Together, compensatory and punitive damages are subject to a cap determined by the size of the defendant-employer. For the largest employers (like DuPont), the limit is $300,000 per claim. The cap, however, does not apply to any relief available under Title VII prior to the 1991 amendments.
The History of Pollard's Case
The question before the Supreme Court in Pollard's case is whether "front pay" is subject to the $300,000 cap, or whether it is "equitable" relief, and therefore unlimited. Front pay is an award of lost wages from the date of judgment forward into the future.
Should front pay be though of as "legal" relief similar to compensatory damages? One might argue that it should be, because just as compensatory damages repay plaintiffs for monetary losses resulting from discrimination, front pay can compensate plaintiffs for anticipated future monetary losses.
Or should front pay be thought of as "equitable" relief?

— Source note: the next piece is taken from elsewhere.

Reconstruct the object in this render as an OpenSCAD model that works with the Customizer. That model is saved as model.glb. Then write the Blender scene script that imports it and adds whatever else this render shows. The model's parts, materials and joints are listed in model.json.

One might argue (as Pollard has) that it should be, because it can substitute for reinstatement to the same position an "equitable" remedy where reinstatement would be inappropriate.

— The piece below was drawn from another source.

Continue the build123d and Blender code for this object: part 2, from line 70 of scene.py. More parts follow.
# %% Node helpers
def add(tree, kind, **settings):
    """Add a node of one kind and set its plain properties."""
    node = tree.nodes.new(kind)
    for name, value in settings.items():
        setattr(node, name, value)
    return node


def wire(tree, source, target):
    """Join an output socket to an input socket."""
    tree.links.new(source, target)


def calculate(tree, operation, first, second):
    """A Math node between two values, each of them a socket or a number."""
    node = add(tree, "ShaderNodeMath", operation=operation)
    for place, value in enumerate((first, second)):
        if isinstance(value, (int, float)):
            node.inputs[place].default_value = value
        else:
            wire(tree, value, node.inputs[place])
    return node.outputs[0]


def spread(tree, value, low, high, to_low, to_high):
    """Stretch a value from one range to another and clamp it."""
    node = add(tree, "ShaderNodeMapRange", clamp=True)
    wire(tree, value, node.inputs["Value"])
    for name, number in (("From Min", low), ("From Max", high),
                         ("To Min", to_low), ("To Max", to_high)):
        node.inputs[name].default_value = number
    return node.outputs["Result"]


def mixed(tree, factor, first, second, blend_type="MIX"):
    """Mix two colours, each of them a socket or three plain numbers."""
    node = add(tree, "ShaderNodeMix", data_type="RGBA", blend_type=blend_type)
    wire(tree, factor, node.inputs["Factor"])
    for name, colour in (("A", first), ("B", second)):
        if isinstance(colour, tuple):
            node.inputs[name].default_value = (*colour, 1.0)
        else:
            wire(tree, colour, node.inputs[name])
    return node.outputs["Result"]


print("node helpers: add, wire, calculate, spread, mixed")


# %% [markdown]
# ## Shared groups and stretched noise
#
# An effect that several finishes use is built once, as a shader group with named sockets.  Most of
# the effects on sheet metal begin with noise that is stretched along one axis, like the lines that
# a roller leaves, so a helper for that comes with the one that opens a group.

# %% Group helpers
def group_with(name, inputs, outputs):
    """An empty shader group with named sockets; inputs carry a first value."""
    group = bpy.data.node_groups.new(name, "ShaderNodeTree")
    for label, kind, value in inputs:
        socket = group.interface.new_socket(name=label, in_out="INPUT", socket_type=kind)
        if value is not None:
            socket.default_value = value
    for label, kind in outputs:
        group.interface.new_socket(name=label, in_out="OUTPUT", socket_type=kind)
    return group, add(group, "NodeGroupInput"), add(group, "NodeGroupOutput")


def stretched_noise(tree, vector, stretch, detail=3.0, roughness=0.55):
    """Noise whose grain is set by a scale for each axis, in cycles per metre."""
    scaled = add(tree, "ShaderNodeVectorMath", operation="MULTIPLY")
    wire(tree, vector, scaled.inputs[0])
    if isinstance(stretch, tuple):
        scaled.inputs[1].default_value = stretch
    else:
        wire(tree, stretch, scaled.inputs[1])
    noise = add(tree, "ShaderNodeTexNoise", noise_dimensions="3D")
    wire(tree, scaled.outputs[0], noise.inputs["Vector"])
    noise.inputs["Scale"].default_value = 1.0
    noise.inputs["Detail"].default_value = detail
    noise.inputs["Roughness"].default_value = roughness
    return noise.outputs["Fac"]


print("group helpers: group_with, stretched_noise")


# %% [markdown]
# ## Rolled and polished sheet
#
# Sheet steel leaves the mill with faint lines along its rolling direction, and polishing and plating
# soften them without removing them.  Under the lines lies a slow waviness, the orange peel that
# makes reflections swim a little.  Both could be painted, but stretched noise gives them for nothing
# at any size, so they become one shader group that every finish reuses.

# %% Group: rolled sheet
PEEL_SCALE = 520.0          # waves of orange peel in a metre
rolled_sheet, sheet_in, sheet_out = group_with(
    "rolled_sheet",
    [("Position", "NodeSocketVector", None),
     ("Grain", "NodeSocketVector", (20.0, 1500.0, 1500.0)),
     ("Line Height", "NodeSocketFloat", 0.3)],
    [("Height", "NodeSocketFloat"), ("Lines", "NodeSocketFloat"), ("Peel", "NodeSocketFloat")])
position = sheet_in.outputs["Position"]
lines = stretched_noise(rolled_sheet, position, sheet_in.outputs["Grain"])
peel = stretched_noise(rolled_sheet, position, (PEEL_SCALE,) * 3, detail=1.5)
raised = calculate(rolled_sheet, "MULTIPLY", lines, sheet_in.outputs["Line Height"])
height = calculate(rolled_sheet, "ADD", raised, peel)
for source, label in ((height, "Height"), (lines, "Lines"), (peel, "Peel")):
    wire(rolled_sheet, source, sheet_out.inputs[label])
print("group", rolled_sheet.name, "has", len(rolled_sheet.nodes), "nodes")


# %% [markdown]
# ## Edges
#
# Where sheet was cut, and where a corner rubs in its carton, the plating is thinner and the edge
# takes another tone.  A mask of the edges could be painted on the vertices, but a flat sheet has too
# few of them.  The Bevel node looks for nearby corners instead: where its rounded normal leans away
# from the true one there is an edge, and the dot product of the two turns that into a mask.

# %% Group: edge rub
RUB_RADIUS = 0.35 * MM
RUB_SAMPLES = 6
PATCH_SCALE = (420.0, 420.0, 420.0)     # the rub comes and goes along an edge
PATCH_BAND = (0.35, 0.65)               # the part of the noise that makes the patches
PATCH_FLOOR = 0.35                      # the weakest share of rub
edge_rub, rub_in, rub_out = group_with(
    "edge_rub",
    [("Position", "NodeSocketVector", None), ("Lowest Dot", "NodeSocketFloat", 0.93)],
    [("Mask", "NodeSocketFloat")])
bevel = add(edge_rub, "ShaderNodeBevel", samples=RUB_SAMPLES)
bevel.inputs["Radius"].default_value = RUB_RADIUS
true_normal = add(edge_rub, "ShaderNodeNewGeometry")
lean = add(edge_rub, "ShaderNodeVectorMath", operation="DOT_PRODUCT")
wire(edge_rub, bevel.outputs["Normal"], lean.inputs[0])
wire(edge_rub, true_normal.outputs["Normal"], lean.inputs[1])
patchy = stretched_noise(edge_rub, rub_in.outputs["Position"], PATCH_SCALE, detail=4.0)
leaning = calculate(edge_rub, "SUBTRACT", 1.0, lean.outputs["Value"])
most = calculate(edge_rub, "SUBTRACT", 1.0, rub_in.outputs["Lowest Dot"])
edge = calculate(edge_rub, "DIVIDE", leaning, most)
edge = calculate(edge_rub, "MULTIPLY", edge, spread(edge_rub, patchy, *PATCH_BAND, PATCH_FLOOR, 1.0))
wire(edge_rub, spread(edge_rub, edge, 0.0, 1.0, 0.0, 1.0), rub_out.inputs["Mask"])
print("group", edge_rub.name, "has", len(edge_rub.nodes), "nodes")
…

A three-judge panel of the Sixth Circuit Court of Appeals ruled against Pollard in the decision that the Supreme Court will review but it did so unwillingly. A prior three-judge panel within the same circuit had held in Hudson v. Reno that front pay was subject to the 1991 Act's damages cap, and Pollard's panel did not have the authority to overrule that decision. (Only an en banc panel, including all the judges in the Sixth Circuit, or the Supreme Court could do that).

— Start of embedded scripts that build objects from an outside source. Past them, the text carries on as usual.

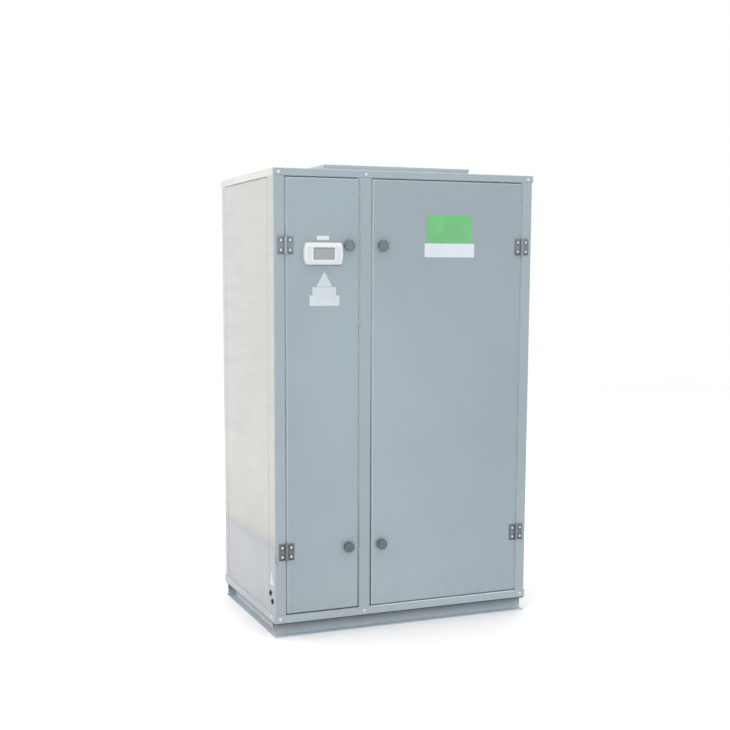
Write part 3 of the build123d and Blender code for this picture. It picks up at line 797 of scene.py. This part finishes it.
# Operators
class PaintCabinet(Operator):
    """Paint the frame, the panels, the doors and the plinth"""

    bl_idname = "cabinet.paint_cabinet"
    bl_label = "Paint the cabinet"

    def execute(self, context):
        look = looks()
        plinth_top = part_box("long_base_channels")[1].z
        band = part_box("roof_collar")[1].z - 0.012
        coats = {
            # Painted light on the bottom rail and above the top rail's foot, and a painted
            # highlight on the centre post's left edge
            "cabinet_paint": powder_coat(
                "frame powder coat", look.paint, shading=RAIL_SHADING,
                bright_edges=lit_edges("centre_post")[:1],
            ),
            # Painted shadow under the display, painted highlights on the lit edges and a painted
            # reflection tint
            "door_paint": powder_coat(
                "door powder coat", look.door_paint, scuffs_and_shade=[DISPLAY_SHADE],
                bright_edges=lit_edges("left_door_skin"), reflection_tint=NARROW_REFLECTION_TINT,
            ),
            # Painted shade under the bottom rail: the channels are darkest at their top and lighter
            # at their foot
            "plinth_paint": powder_coat(
                "channel paint", look.plinth_paint, shading=[(0.0, plinth_top, 1.55, 0.12)]
            ),
        }
        own_coats = {
            # The left post takes a smaller share of the painted side light
            "front_left_post": powder_coat(
                "scuffed powder coat", look.paint, scuffs_and_shade=[POST_SCUFF], side_tint_share=0.35
            ),
            # Painted light: the collar's wall below its band is lighter
            "roof_collar": powder_coat(
                "collar coat", look.collar_paint,
                shading=[(band - 0.0005, band + 0.0005, 1.22, 1.0)],
            ),
            # Painted shade darkening the wide door upwards, painted highlights on its lit edges and
            # a painted reflection tint
            "right_door_skin": powder_coat(
                "wide door powder coat", look.door_paint, shading=WIDE_SHADING,
                bright_edges=lit_edges("right_door_skin"), reflection_tint=WIDE_REFLECTION_TINT,
            ),
        }
        for row in frame["record"]["subparts"]:
            coat = own_coats.get(row["node"], coats.get(row["material_slot"]))
            if coat:
                dress([row["node"]], coat)
        return {"FINISHED"}


class LineInside(Operator):
    """Give the lining boards and the door seals their finish"""

    bl_idname = "cabinet.line_inside"
    bl_label = "Linings and seals"

    def execute(self, context):
        board = insulation_board("insulation board", looks().lining)
        dress(["side_linings", "rear_linings", "left_door_lining", "right_door_lining"], board)
        seal = rubber("door seal rubber", looks().seal, 0.35)
        dress(["left_door_seal", "right_door_seal"], seal)
        return {"FINISHED"}


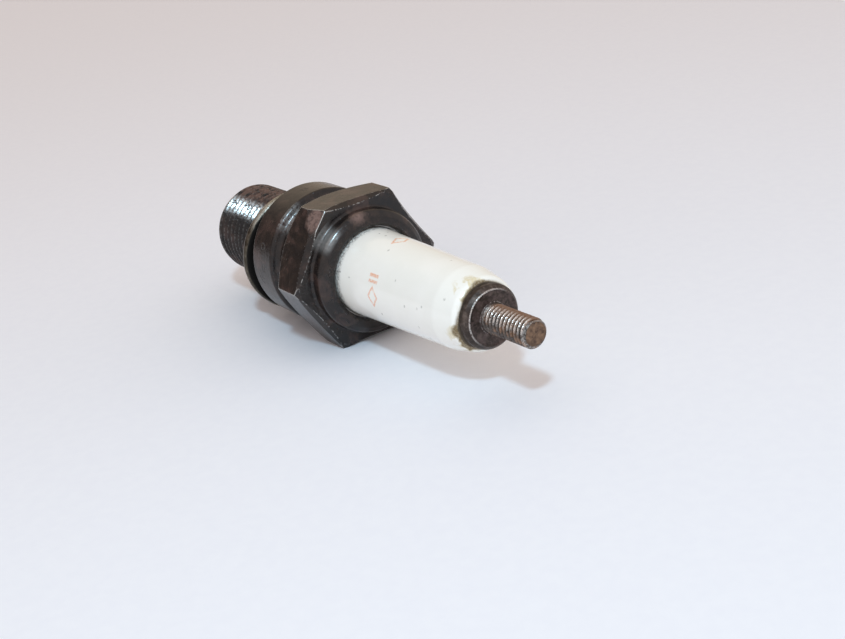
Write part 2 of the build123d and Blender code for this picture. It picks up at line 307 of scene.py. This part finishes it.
# ---------------------------------------------------------------- materials: metals
def shell_steel():
    """Black oxide under a film of oil: glossy, worn bare on its edges, with painted highlight
    strips and painted shade in its corners.
    """
    made, g, shader = material("shell_steel")
    p = Place(g)
    broad = g.noise(p.mm, 0.30, 3.0, 0.5, 0.6)
    patchy = g.noise(p.mm, 0.9, 5.0, 0.6, 0.4)
    fine = g.noise(p.mm, 3.2, 3.0, 0.55)
    turned = g.noise(g.stretch(p.lathe, 9.0, 9.0, 1.2), 1.0, 3.0, 0.6)
    pits = g.step(g.cells(p.mm, 1.7), 0.0, 0.24, 1.0, 0.0)
    pits = g.mul(pits, g.step(patchy, 0.50, 0.62))

    speckle = g.noise(p.mm, 2.6, 3.0, 0.6)
    on_thread = g.step(p.x, FIRED_END, FIRED_END + 0.8, 1.0, 0.0)
    on_neck = g.band(p.x, NECK_START, NECK_END, 0.2)
    root = g.mul(on_thread, g.step(p.radius, THREAD_ROOT, THREAD_ROOT + 0.35, 1.0, 0.0))
    crest = g.mul(on_thread, g.step(p.radius, THREAD_CREST - 0.22, THREAD_CREST - 0.05))
    in_bore = g.step(p.radius, BORE, BORE + 0.4, 1.0, 0.0)
    in_bore = g.mul(in_bore, g.step(p.x, FIRED_END - 0.8, FIRED_END + 0.2, 1.0, 0.0))
    in_bore = g.most(in_bore, g.step(p.x, SHELL_TIP + 0.02, SHELL_TIP + 0.3, 0.8, 0.0))
    corner = g.step(g.hollow(1.2), 0.45, 0.95)
    rounded, lean = g.softened(0.22)
    edge = g.mul(g.step(lean, 0.004, 0.04), g.invert(corner), g.invert(on_thread))
    hex_corner = g.step(p.radius, HEX_CORNER, HEX_CORNER + 0.65)
    struck = struck_facet(g, p)
    rim = g.mul(edge, g.step(near(g, p, STRUCK_RIM), 2.0, 2.9, 1.0, 0.0))
    worn = g.add(fine, g.mul(hex_corner, 0.22))
    rubbed = g.most(g.mul(edge, g.step(worn, 0.50, 0.64), 0.85), g.mul(rim, 0.9))
    scraped = g.mul(crest, g.step(fine, 0.46, 0.60), 0.10)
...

Three other federal circuit courts have agreed with Pollard's position that front pay is not subject to the damages cap, and none have agreed with the Sixth Circuit. The Supreme Court has likely accepted the case because of this "circuit split."
That result makes sense not simply because it correctly applies an arcane legal distinction, but also because of Title VII's basic purposes. Title VII's two main functions are to deter future discrimination and to compensate victims of past discrimination. Both functions would be served by permitting plaintiffs access to an uncapped award of front pay.